Using the data below, output the first line and every line after it up to and including the line containing "floor.visible_shadow = False", exactly as written and with nothing added.

━━━━━━━━━━

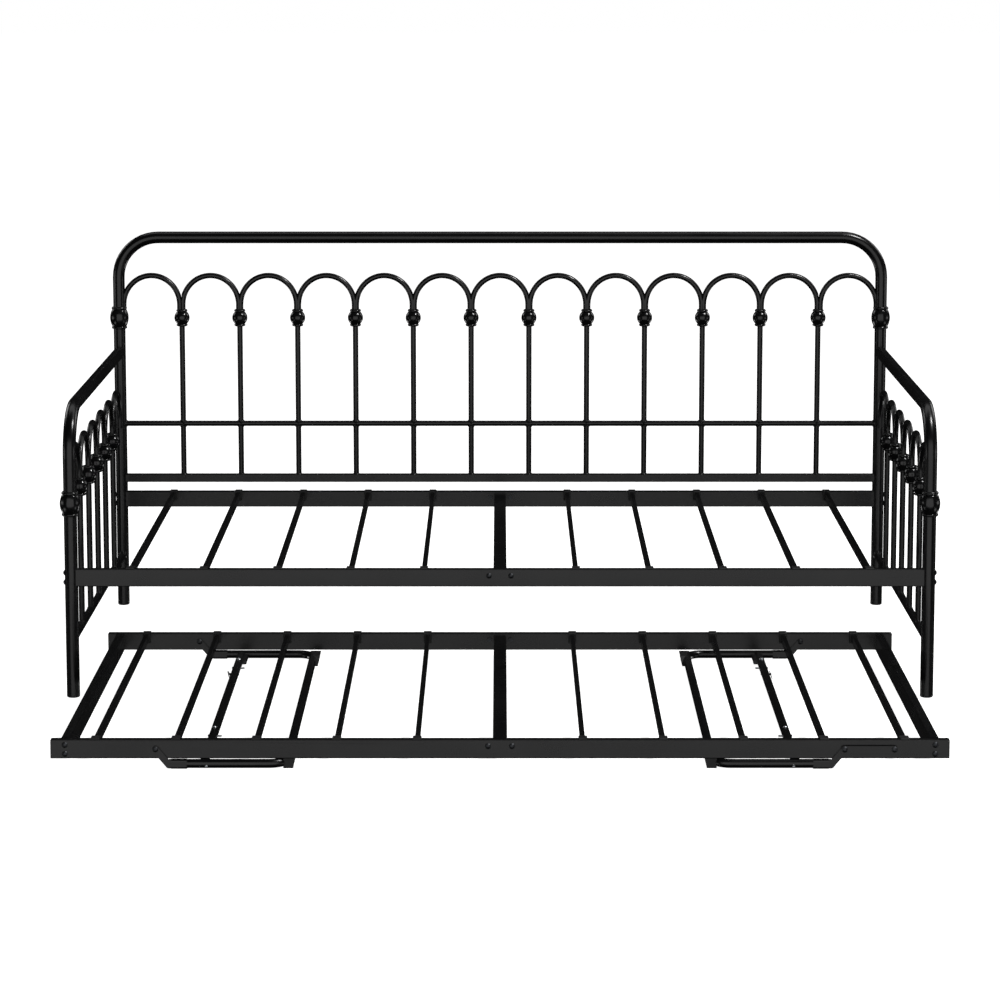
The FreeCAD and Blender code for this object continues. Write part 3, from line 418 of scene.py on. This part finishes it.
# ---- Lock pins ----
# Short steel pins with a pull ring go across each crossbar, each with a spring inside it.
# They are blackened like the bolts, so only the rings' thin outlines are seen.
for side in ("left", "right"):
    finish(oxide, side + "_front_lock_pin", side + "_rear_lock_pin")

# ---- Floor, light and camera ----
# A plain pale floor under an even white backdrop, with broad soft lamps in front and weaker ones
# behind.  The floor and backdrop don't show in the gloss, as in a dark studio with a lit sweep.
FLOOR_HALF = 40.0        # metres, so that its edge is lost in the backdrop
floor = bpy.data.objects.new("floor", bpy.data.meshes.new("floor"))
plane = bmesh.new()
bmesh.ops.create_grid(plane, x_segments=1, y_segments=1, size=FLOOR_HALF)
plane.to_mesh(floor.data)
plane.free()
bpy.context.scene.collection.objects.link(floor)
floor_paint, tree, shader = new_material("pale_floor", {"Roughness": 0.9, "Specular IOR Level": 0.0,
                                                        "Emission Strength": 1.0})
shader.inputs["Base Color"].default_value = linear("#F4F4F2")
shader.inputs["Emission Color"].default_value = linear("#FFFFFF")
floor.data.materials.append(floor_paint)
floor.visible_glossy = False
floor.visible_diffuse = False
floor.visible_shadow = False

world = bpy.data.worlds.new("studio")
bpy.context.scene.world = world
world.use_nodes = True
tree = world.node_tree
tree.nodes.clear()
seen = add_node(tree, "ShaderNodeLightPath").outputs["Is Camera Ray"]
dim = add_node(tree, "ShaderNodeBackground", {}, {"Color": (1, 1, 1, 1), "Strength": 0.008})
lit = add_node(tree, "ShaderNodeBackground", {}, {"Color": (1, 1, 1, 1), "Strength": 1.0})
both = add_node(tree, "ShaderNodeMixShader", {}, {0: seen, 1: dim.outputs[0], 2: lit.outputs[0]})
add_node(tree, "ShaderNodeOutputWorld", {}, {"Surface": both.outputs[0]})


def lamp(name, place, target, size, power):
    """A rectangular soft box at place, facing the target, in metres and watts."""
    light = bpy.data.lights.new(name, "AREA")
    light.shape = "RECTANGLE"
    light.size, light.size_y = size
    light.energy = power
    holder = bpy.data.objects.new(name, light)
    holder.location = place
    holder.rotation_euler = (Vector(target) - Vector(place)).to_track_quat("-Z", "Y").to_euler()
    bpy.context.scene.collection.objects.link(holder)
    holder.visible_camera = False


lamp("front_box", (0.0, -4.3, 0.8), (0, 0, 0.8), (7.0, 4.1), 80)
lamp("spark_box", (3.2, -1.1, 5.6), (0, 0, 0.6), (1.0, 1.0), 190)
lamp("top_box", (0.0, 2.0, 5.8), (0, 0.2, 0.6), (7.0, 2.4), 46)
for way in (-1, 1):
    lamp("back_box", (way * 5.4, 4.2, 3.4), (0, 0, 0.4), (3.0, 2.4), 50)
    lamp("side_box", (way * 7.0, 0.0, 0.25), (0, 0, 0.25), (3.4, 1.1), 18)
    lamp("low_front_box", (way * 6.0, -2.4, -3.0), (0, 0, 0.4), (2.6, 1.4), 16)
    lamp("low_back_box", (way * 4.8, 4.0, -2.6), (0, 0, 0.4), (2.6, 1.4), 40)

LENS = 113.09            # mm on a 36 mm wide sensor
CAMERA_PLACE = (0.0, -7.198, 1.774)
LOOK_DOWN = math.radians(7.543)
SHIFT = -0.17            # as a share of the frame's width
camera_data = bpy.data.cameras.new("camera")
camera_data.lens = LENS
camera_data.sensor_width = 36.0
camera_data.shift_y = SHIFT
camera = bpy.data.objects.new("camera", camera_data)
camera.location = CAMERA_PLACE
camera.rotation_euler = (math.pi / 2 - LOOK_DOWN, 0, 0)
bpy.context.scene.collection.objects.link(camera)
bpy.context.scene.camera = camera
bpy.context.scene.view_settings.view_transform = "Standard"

━━━━━━━━━━

_EXERCISE OUTPUT_
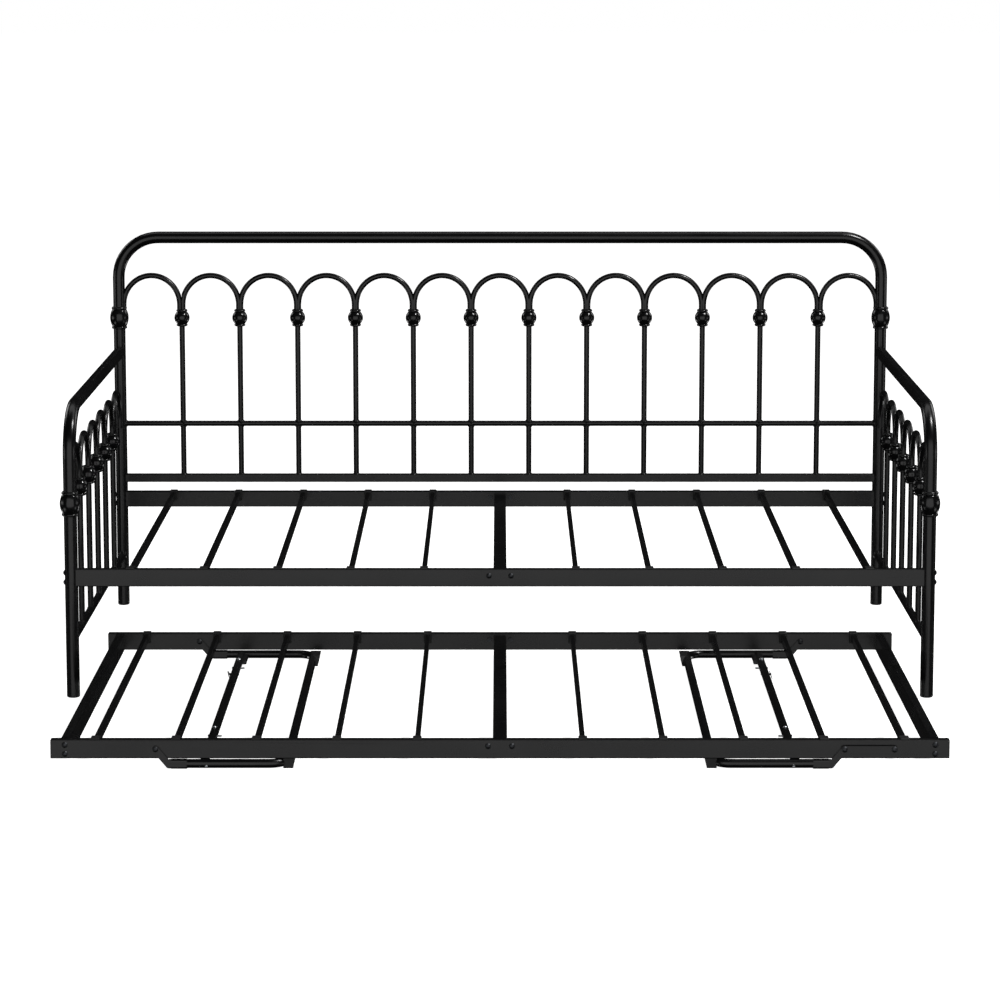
The FreeCAD and Blender code for this object continues. Write part 3, from line 418 of scene.py on. This part finishes it.
# ---- Lock pins ----
# Short steel pins with a pull ring go across each crossbar, each with a spring inside it.
# They are blackened like the bolts, so only the rings' thin outlines are seen.
for side in ("left", "right"):
    finish(oxide, side + "_front_lock_pin", side + "_rear_lock_pin")

# ---- Floor, light and camera ----
# A plain pale floor under an even white backdrop, with broad soft lamps in front and weaker ones
# behind.  The floor and backdrop don't show in the gloss, as in a dark studio with a lit sweep.
FLOOR_HALF = 40.0        # metres, so that its edge is lost in the backdrop
floor = bpy.data.objects.new("floor", bpy.data.meshes.new("floor"))
plane = bmesh.new()
bmesh.ops.create_grid(plane, x_segments=1, y_segments=1, size=FLOOR_HALF)
plane.to_mesh(floor.data)
plane.free()
bpy.context.scene.collection.objects.link(floor)
floor_paint, tree, shader = new_material("pale_floor", {"Roughness": 0.9, "Specular IOR Level": 0.0,
                                                        "Emission Strength": 1.0})
shader.inputs["Base Color"].default_value = linear("#F4F4F2")
shader.inputs["Emission Color"].default_value = linear("#FFFFFF")
floor.data.materials.append(floor_paint)
floor.visible_glossy = False
floor.visible_diffuse = False
floor.visible_shadow = False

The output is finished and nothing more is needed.